If your workflow spans recording, editing, and distribution across formats, write down each step on one page and note where delays happen. The right combination will often reveal itself quickly.
When to revisit
You should revisit this comparison whenever your workflow changes more than your tool list. That usually happens in a few predictable moments:
- Your content format changes. If you move from solo recordings to guest interviews, or from audio-only podcasting to video-led publishing, your priorities may shift from editing to capture or vice versa.
- Your publishing cadence increases. A tool that felt fine for two episodes a month may become too slow at three uploads a week.
- Your team grows. Collaboration, review, permissions, and transcript sharing become more important once more people touch the project.
- Feature sets change. This topic is worth revisiting when pricing, AI capabilities, export workflows, or policy details change.
- New competitors appear. The market for podcast editing software and AI creator tools changes quickly, especially around transcription, clip generation, and voice workflows.

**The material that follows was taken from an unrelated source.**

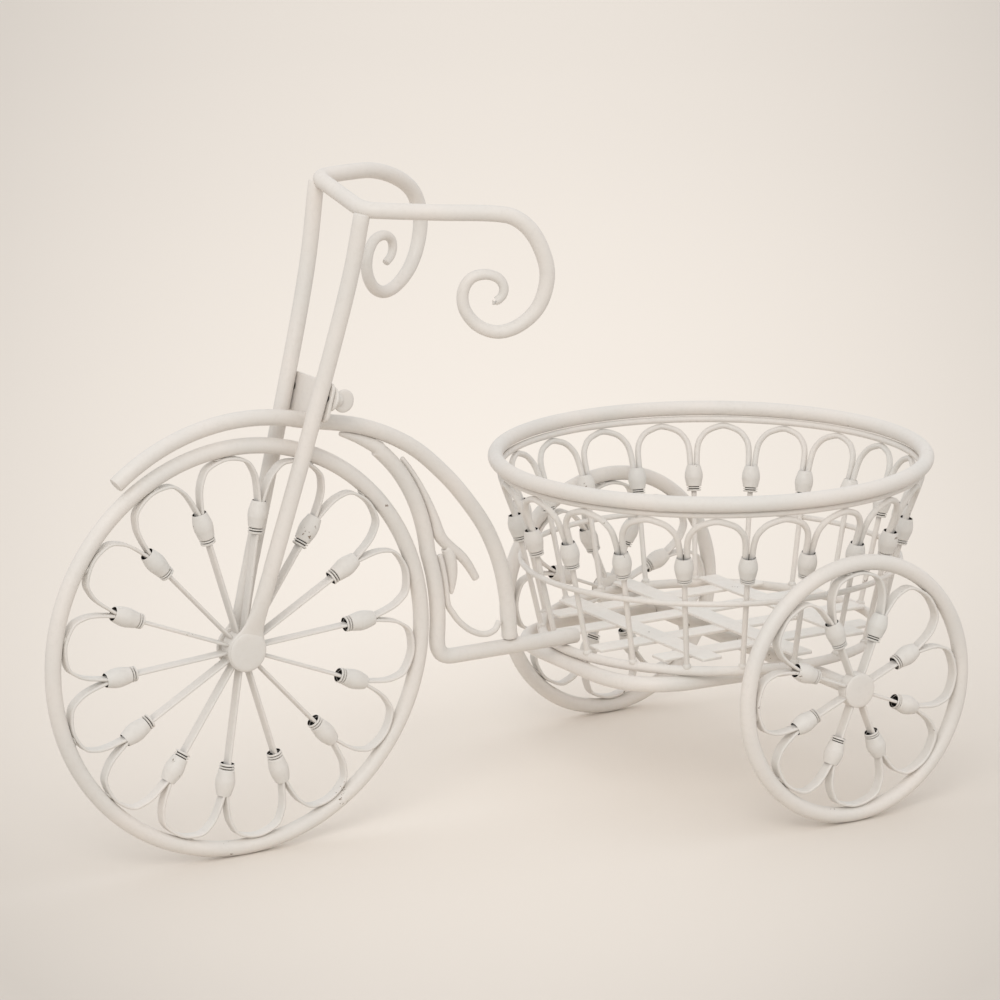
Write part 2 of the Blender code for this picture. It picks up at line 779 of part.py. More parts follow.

To make this article useful over time, keep a simple scorecard for your current tool stack. Review it every quarter using these five questions:
- What step still takes too long?
- What task still feels manual?
- What export or handoff causes confusion?
- What feature do we pay for but rarely use?
- What new content format do we want to support next?
If two or more of those answers point to the same bottleneck, it is time to reassess.
For now, the most practical takeaway is this: choose Descript if editing and repurposing are the main problem, choose Riverside if remote recording is the main problem, and choose Adobe Podcast if speech cleanup is the main problem. That framing is simple, but it is also durable. It helps you make a clear decision today and revisit the market later without starting from scratch.